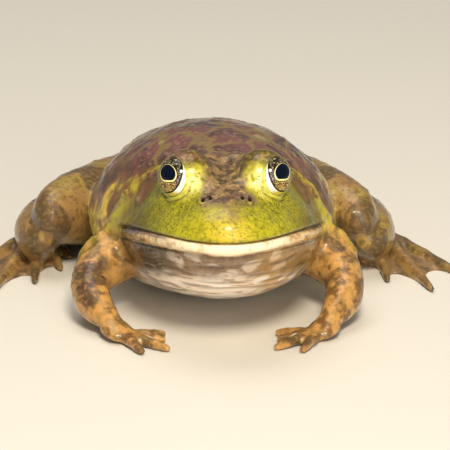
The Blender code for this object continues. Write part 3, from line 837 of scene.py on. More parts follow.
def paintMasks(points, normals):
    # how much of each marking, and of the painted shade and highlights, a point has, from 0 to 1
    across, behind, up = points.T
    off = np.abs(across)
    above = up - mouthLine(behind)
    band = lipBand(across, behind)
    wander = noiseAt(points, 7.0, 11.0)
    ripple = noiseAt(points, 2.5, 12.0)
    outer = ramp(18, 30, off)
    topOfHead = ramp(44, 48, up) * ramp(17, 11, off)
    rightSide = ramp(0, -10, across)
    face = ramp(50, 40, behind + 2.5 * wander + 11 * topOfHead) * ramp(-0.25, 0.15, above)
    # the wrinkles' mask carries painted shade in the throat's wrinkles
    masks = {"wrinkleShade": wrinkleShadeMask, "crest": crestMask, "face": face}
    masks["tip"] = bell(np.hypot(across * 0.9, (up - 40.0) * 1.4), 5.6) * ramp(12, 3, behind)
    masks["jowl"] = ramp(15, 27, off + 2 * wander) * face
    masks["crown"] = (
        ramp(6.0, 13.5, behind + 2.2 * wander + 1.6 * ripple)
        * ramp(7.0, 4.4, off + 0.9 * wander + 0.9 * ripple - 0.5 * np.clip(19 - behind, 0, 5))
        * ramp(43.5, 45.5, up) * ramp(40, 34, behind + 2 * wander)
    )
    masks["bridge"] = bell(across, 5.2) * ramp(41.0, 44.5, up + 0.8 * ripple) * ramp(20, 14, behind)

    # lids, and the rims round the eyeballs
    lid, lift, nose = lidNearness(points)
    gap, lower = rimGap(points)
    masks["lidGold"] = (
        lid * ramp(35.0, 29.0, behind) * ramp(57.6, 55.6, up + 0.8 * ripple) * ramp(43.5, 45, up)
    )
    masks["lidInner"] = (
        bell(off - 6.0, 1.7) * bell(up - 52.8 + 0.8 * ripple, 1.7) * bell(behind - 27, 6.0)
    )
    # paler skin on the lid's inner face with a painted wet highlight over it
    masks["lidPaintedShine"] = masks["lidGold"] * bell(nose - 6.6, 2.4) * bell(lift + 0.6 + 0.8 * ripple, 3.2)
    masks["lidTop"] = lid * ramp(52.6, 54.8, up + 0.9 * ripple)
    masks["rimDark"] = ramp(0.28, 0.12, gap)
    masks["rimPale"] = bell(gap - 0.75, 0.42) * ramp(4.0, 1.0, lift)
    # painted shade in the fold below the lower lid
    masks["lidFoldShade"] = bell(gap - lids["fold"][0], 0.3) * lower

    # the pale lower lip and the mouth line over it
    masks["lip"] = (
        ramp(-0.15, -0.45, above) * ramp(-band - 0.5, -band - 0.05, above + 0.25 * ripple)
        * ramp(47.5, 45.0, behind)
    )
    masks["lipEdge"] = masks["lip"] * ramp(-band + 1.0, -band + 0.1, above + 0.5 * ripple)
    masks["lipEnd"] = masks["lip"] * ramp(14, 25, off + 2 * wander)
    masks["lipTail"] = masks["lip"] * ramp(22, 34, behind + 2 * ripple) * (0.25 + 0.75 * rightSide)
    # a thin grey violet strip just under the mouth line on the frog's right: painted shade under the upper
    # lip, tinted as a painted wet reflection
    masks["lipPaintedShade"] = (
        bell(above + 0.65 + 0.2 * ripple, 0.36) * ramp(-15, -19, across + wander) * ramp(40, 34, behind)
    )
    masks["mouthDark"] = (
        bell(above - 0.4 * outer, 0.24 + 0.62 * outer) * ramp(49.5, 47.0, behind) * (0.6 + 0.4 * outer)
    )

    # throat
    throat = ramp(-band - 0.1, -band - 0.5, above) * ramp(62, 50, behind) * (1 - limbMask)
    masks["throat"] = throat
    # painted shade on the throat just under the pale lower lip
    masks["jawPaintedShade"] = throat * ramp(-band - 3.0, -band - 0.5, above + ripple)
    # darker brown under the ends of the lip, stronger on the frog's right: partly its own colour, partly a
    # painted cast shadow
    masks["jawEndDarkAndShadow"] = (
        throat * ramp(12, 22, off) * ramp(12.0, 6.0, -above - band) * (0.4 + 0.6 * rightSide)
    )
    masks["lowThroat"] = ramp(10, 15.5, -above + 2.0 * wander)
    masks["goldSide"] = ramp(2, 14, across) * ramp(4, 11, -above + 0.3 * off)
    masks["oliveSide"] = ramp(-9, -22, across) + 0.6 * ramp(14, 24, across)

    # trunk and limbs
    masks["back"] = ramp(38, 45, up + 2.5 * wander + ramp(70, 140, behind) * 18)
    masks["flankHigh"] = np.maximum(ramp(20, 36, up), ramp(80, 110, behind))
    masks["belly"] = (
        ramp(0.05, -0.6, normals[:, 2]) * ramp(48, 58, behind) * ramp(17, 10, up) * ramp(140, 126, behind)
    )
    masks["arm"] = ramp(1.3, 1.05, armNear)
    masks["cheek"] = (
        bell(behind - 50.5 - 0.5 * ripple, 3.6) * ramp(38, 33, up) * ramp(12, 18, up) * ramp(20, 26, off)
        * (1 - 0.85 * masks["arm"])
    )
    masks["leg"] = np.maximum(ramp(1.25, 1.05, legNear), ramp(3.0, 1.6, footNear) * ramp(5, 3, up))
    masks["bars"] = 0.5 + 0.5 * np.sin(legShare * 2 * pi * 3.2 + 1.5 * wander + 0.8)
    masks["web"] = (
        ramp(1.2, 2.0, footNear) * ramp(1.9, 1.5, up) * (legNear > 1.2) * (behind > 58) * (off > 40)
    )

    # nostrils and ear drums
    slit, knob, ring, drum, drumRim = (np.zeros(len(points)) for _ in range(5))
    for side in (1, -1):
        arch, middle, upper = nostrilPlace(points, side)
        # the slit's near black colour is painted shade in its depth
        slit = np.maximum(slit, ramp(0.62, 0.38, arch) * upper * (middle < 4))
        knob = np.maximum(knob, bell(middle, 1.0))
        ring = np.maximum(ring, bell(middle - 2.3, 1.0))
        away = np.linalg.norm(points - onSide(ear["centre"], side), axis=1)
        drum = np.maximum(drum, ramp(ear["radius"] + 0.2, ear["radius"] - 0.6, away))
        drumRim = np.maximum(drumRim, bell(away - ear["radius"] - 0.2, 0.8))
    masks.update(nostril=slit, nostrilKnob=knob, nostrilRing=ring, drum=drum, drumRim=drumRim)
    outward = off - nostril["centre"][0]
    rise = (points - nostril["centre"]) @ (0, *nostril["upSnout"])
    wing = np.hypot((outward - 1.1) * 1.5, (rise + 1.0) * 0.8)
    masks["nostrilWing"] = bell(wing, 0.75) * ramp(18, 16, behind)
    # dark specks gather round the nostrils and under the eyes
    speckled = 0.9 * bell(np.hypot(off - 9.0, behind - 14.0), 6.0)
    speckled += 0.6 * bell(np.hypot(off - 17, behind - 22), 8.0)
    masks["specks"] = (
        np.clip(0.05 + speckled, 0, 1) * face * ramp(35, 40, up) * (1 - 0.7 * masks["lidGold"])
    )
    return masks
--
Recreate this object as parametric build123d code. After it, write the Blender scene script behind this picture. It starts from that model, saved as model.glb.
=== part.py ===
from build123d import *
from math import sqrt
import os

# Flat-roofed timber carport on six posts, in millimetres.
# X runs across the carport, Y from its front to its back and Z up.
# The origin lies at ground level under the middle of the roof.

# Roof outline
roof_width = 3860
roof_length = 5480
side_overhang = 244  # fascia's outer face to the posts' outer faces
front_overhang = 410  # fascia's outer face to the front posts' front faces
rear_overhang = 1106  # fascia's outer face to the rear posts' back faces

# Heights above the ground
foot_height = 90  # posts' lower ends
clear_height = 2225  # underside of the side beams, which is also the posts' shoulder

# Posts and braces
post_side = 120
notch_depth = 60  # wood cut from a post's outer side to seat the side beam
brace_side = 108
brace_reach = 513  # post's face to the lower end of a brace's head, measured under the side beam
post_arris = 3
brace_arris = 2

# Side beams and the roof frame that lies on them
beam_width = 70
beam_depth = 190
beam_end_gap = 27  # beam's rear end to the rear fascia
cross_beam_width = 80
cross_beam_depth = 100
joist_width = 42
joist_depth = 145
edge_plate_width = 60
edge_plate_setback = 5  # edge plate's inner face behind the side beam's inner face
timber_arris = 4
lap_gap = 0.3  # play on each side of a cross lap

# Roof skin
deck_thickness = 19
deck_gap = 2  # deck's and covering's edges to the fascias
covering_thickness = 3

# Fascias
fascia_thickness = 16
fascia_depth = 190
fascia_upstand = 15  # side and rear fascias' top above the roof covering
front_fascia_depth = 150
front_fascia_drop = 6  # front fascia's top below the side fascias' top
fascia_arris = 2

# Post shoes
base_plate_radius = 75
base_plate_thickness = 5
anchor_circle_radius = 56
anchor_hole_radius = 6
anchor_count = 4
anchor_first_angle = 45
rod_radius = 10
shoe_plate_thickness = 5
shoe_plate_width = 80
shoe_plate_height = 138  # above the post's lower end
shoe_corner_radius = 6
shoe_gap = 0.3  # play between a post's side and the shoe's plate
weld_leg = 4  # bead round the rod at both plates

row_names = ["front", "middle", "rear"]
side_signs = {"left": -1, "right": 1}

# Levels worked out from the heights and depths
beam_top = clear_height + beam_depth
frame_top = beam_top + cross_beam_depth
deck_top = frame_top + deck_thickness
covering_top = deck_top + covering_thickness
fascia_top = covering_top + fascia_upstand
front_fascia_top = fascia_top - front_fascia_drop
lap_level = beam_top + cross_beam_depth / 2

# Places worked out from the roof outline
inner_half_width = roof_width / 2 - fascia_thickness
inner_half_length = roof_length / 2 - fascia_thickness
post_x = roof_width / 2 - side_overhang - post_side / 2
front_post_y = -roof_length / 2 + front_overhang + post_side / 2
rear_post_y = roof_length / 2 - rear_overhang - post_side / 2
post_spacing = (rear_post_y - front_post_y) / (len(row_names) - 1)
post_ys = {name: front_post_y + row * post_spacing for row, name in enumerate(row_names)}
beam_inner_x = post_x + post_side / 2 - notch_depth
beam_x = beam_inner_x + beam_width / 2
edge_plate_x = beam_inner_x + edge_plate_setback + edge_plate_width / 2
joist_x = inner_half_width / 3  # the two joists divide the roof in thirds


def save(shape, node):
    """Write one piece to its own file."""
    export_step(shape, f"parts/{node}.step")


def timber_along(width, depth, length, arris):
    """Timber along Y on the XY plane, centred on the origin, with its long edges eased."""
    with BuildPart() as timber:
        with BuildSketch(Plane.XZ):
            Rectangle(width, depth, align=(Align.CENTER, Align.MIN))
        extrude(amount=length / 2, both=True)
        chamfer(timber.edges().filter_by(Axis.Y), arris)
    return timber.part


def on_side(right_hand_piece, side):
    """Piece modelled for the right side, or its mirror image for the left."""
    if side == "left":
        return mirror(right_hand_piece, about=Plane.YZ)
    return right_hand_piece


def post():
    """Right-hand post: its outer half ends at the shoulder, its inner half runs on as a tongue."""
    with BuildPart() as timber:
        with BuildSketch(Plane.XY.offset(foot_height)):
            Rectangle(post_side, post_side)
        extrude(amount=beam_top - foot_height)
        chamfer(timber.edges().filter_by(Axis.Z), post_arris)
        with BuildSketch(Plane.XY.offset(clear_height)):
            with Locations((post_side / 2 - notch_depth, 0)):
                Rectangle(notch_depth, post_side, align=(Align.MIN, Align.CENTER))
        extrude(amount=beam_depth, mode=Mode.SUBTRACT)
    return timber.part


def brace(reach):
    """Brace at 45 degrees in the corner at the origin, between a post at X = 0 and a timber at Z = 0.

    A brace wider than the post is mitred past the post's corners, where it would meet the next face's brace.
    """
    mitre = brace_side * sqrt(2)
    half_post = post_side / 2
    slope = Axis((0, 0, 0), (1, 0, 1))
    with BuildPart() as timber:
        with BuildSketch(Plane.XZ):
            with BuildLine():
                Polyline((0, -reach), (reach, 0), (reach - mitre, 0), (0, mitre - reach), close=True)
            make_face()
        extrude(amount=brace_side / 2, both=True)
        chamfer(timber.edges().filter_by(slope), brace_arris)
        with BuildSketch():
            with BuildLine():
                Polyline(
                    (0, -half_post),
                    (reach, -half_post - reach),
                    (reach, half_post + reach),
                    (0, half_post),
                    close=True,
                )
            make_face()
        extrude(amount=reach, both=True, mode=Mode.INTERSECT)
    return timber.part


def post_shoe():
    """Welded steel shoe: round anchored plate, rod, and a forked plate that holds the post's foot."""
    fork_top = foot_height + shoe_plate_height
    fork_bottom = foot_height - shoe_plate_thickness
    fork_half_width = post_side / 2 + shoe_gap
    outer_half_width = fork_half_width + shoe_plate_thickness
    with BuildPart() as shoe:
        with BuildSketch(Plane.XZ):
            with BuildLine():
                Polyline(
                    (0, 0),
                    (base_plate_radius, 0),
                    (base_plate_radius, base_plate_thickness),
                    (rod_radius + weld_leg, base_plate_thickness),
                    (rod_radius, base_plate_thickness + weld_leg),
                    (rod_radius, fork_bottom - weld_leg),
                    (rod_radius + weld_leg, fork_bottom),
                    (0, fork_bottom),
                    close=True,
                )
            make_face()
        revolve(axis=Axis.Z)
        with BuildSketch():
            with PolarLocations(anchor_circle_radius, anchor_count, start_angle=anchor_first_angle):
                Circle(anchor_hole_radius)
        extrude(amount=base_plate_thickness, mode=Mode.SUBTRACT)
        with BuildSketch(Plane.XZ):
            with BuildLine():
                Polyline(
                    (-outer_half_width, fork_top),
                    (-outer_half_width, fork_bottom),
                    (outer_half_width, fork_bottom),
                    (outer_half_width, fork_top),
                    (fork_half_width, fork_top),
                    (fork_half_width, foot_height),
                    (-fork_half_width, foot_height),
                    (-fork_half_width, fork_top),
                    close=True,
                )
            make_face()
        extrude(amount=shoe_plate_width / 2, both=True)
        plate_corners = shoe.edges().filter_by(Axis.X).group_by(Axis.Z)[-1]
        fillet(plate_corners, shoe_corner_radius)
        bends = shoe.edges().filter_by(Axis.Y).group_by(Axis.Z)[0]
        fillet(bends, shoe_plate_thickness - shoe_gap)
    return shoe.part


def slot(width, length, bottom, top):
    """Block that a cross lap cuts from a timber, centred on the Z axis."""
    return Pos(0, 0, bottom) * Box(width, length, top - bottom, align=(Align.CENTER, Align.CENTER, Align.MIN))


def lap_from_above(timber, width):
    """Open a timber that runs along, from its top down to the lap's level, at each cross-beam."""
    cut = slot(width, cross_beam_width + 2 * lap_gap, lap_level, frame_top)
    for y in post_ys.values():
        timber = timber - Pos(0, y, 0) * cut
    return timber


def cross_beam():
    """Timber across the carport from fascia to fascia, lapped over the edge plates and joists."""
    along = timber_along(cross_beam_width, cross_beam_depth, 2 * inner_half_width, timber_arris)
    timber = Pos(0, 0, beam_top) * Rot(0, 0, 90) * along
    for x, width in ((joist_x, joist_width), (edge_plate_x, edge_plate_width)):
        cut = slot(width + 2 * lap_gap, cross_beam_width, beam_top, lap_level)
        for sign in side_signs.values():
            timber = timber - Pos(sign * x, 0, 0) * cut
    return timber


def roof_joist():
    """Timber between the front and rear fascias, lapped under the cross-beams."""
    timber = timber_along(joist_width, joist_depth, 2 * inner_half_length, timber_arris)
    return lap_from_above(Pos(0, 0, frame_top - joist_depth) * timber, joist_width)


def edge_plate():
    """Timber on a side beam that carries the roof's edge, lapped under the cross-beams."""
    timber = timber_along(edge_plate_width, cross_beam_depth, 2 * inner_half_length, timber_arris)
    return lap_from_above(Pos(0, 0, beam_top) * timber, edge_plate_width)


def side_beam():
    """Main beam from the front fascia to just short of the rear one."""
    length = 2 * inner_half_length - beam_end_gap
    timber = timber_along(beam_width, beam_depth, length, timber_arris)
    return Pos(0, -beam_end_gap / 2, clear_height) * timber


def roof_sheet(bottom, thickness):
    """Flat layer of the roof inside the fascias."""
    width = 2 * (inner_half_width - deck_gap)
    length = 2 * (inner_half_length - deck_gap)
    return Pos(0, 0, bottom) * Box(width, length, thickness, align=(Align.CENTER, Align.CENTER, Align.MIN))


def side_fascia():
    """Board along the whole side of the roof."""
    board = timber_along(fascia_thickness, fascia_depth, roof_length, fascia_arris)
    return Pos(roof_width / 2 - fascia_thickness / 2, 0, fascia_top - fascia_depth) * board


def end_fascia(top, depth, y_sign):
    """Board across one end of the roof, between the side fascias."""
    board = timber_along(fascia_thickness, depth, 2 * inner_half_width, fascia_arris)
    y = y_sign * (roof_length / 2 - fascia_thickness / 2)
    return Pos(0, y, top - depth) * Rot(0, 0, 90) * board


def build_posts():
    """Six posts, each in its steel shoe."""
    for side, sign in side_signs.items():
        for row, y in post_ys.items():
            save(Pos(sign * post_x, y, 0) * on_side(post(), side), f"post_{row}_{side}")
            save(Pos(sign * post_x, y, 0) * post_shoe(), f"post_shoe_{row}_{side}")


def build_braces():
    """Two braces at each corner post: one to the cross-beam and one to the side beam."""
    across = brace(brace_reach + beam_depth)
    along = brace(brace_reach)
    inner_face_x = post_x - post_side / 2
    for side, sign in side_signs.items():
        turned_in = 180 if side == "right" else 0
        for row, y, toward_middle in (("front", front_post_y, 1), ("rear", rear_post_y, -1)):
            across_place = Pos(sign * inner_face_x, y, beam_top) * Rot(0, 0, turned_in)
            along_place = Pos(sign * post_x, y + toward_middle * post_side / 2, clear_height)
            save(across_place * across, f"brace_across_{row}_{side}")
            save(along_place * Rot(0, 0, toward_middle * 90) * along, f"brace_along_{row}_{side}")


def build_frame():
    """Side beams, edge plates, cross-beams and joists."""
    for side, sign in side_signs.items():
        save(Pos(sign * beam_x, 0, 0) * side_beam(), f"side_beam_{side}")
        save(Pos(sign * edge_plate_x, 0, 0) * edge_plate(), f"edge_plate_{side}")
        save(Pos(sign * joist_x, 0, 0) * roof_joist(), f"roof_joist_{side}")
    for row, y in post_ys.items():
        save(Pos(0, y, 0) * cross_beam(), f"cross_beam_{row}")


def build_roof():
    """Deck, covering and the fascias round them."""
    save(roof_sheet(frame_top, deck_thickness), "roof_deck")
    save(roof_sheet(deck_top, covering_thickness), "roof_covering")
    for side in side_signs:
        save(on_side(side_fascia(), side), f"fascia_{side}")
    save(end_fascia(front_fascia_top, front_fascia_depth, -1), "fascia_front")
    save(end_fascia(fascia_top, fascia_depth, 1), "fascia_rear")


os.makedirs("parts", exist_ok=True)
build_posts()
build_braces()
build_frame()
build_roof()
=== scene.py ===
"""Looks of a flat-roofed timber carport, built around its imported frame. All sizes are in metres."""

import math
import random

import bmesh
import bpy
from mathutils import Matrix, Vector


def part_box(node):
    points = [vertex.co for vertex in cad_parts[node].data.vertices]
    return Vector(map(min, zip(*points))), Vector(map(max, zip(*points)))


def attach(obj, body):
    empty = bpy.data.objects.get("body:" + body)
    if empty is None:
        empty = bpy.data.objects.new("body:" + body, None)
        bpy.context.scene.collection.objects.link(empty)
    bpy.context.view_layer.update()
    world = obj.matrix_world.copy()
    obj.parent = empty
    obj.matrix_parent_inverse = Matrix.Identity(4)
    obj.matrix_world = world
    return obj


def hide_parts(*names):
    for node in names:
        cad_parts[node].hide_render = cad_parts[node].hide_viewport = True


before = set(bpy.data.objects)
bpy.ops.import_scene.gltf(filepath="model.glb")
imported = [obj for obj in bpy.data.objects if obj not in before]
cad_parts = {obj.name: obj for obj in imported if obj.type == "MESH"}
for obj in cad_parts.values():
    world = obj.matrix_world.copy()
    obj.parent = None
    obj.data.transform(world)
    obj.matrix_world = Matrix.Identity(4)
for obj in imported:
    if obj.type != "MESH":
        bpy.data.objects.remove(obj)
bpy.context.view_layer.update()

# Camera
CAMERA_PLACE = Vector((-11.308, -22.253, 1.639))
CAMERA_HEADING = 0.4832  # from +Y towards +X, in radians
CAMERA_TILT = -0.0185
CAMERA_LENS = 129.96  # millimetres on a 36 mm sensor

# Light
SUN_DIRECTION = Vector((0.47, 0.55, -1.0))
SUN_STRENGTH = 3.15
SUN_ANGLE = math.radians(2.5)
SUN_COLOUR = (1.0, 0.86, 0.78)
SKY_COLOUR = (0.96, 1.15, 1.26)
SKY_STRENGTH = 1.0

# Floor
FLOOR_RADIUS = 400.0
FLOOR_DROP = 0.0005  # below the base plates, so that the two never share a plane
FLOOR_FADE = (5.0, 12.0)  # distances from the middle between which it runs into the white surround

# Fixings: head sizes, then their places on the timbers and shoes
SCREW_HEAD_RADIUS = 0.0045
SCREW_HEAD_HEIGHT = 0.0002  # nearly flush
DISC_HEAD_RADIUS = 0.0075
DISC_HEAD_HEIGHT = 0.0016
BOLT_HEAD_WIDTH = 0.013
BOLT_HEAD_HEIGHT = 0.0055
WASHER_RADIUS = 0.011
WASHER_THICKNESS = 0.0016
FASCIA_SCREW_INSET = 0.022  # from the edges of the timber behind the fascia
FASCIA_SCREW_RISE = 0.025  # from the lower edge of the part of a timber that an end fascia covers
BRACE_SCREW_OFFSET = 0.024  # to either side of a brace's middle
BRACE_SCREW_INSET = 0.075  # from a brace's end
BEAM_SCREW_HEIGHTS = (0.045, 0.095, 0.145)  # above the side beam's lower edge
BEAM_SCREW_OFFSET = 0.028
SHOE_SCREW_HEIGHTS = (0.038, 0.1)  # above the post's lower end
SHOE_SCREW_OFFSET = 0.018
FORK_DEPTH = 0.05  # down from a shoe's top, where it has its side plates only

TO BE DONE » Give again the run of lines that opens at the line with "save(Pos(sign * edge_plate_x, 0, 0)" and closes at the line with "obj.data.transform(world)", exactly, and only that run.

ANSWER TO THIS TASK »
        save(Pos(sign * edge_plate_x, 0, 0) * edge_plate(), f"edge_plate_{side}")
        save(Pos(sign * joist_x, 0, 0) * roof_joist(), f"roof_joist_{side}")
    for row, y in post_ys.items():
        save(Pos(0, y, 0) * cross_beam(), f"cross_beam_{row}")


def build_roof():
    """Deck, covering and the fascias round them."""
    save(roof_sheet(frame_top, deck_thickness), "roof_deck")
    save(roof_sheet(deck_top, covering_thickness), "roof_covering")
    for side in side_signs:
        save(on_side(side_fascia(), side), f"fascia_{side}")
    save(end_fascia(front_fascia_top, front_fascia_depth, -1), "fascia_front")
    save(end_fascia(fascia_top, fascia_depth, 1), "fascia_rear")


os.makedirs("parts", exist_ok=True)
build_posts()
build_braces()
build_frame()
build_roof()
=== scene.py ===
"""Looks of a flat-roofed timber carport, built around its imported frame. All sizes are in metres."""

import math
import random

import bmesh
import bpy
from mathutils import Matrix, Vector


def part_box(node):
    points = [vertex.co for vertex in cad_parts[node].data.vertices]
    return Vector(map(min, zip(*points))), Vector(map(max, zip(*points)))


def attach(obj, body):
    empty = bpy.data.objects.get("body:" + body)
    if empty is None:
        empty = bpy.data.objects.new("body:" + body, None)
        bpy.context.scene.collection.objects.link(empty)
    bpy.context.view_layer.update()
    world = obj.matrix_world.copy()
    obj.parent = empty
    obj.matrix_parent_inverse = Matrix.Identity(4)
    obj.matrix_world = world
    return obj


def hide_parts(*names):
    for node in names:
        cad_parts[node].hide_render = cad_parts[node].hide_viewport = True


before = set(bpy.data.objects)
bpy.ops.import_scene.gltf(filepath="model.glb")
imported = [obj for obj in bpy.data.objects if obj not in before]
cad_parts = {obj.name: obj for obj in imported if obj.type == "MESH"}
for obj in cad_parts.values():
    world = obj.matrix_world.copy()
    obj.parent = None
    obj.data.transform(world)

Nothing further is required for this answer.